Thanks...see, I just _knew_ there was a reason I have the 85L II and not the 50L.


----------



## Cfunkexplosion (Dec 24, 2012)

I just recently purchased the 35L, though I do not regret it. Really loving that lens, and it compliments the 85L so nicely. I had the Sigma 30mm f/1.4 when I had a crop sensor, and the autofocus was never consistent. It would take a lot for me to consider another Sigma lens, no matter how good the image quality can potentially be. If there is a 35L II about to debut, I doubt it is in response to Sigma, but rather in response to Canon L series owners looking for a refresh. While I'd like weather sealing, I find the current 35L to be a great lens, and I probably won't get too envious of the II. 

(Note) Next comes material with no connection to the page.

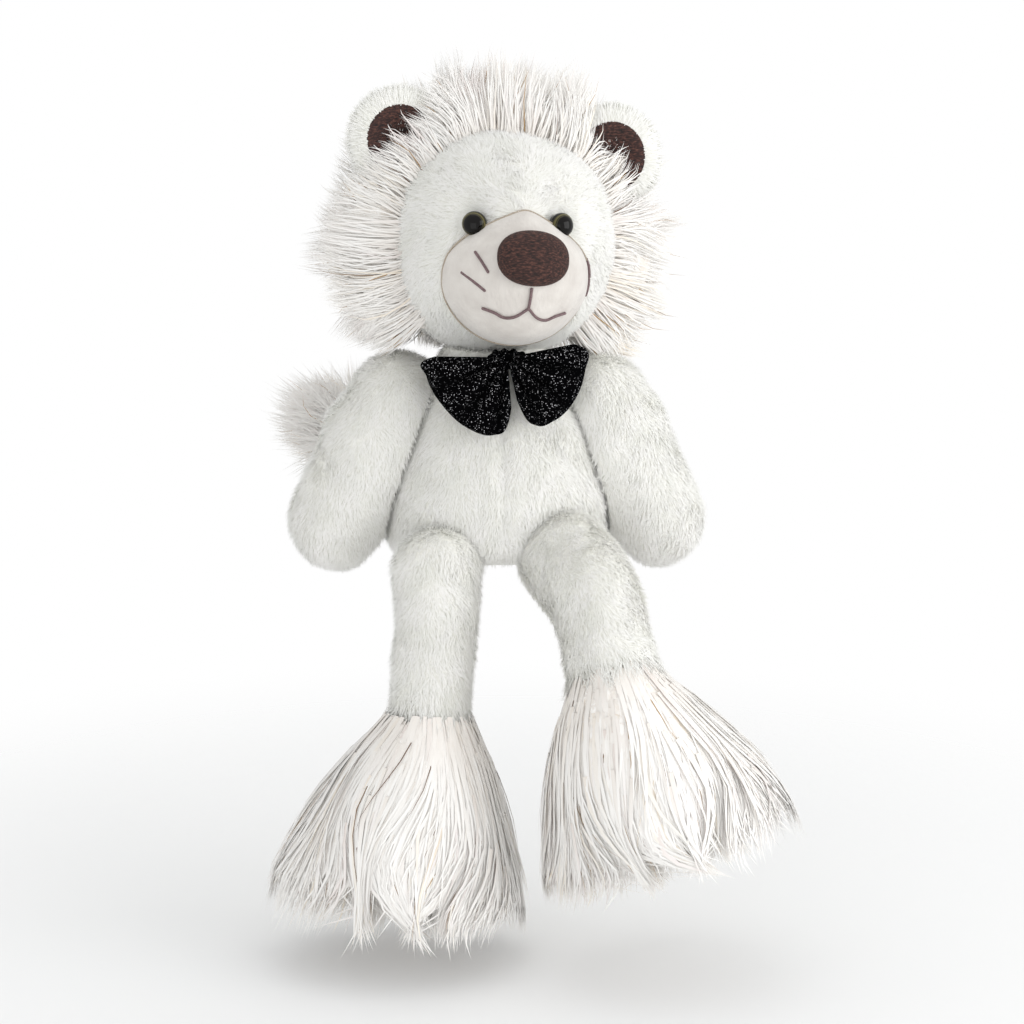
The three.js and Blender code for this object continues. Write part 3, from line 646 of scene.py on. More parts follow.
def pile_tufts(tree, colours):
    """Tufts of the sheared plush: matt polyester fibres, a little darker at the roots, with a soft
    sheen where their sides catch the light."""
    fibre = map_values(tree)
    shade = ramp(tree, fibre["X"], [(0.1, "#f4f4ef"), (0.8, "#fdfcfa")])
    # painted shade: each tuft a little darker towards its root
    root = ramp(tree, fibre["Y"], [(0, "#f2f2ee"), (0.6, "#ffffff")])
    return {
        "Base Color": mixed(tree, 1.0, shade, root, "MULTIPLY"),
        "Roughness": 0.8,
        "Sheen Weight": 0.4,
        "Sheen Roughness": 0.5,
    }


def long_hair(tree, colours):
    """Long acrylic hair, steamed straight: silky white, cream and greyish pink locks, with thin gold
    and copper hairs; roots lie in the shade of the rest."""
    fibre = map_values(tree)
    shade = ramp(tree, fibre["X"], [
        (0.05, colours.rose), (0.3, colours.hair), (0.6, colours.hair), (0.84, colours.cream),
        (0.9, colours.cream), (0.91, colours.gold), (0.95, colours.gold), (0.97, colours.copper),
    ])
    root = ramp(tree, fibre["Y"], [(0, "#f6f2ee"), (0.5, "#ffffff")])
    return {
        "Base Color": mixed(tree, 1.0, shade, root, "MULTIPLY"),
        "Roughness": 0.5,
        "Specular IOR Level": 0.4,
        "Sheen Weight": 0.3,
        "Sheen Roughness": 0.4,
    }


def hair_backing(tree, colours):
    """The knitted backing that long hair grows from, seen only deep between the locks: cream and rough."""
    streaks = noise(tree, 3 * MM, stretch=(1, 1, 0.2))
    tone = ramp(tree, streaks, [(0.35, "#efe8e0"), (0.65, colours.hair)])
    return {"Base Color": tone, "Roughness": 0.95, "Normal": bump(tree, streaks, 1 * MM)}


def velboa(tree, colours):
    """Velboa, a velvet with pile of about a millimetre: warm pale grey, matt, with fine brushed
    streaks and a light edge."""
    fine = noise(tree, 1.6 * MM, 3.0, stretch=(1, 1, 0.45))
    return {
        "Base Color": ramp(tree, noise(tree, 9 * MM), [(0.3, "#d2ccc6"), (0.7, colours.velboa)]),
        "Roughness": 0.9,
        "Sheen Weight": 0.45,
        "Sheen Roughness": 0.4,
        "Normal": bump(tree, fine, 0.5 * MM),
    }


def brown_velvet(tree, colours):
    """Brown velboa of the nose and the ears' linings: its pile lies in fine streaks that go from dark
    to reddish where it is brushed."""
    streaks = noise(tree, 0.65 * MM, 3.0, stretch=(0.35, 1, 1))
    stops = [(0.32, "#170d0b"), (0.5, colours.brown), (0.7, "#5f3d33")]
    return {
        "Base Color": ramp(tree, streaks, stops),
        "Roughness": 0.85,
        "Sheen Weight": 0.06,
        "Sheen Roughness": 0.35,
        "Sheen Tint": linear("#a88878"),
        "Normal": bump(tree, streaks, 0.45 * MM),
    }


def grained(tree, size, detail, dark, pale, roughness, depth):
    """A plain material with a grain of about one size, dark to pale, as deep as the depth."""
    grain = noise(tree, size, detail)
    tone = ramp(tree, grain, [(0.3, dark), (0.7, pale)])
    return {"Base Color": tone, "Roughness": roughness, "Normal": bump(tree, grain, depth)}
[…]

Now, if it was a 35 f/1.2L...


I'd like a wide angle, and a 14-24 would be intriguing. That is a lens I'd save up and pay for if it is superlative. 16-35 kind of gets "only" good, not great, reviews, though perhaps that is just in comparison to Nikon's 14-24. Was about ready to pull the trigger on the Tokina 16-35, though I might just wait to see if anything happens on January 8th.


----------



## sagittariansrock (Dec 24, 2012)

So I was wondering: let's say Canon announces a 17-40 f/4 L IS instead of the 14-24 f/2.8
How many of you will be happier (not just happy for Canon or happy in general for humankind- I mean will seriously plan to buy it)?
Nikon did it- can't be out of the question, and will probably cost similar to the 16-35 II
Would you prefer a 17-40 f/4 IS or a 14-24 f/2.8?


----------



## Woody (Dec 24, 2012)

sagittariansrock said:


> Would you prefer a 17-40 f/4 IS or a 14-24 f/2.8?



I suspect both will be released, just a matter of time. Personally, I am only interested in the f/4 IS version because it will have front threading and will also be lighter.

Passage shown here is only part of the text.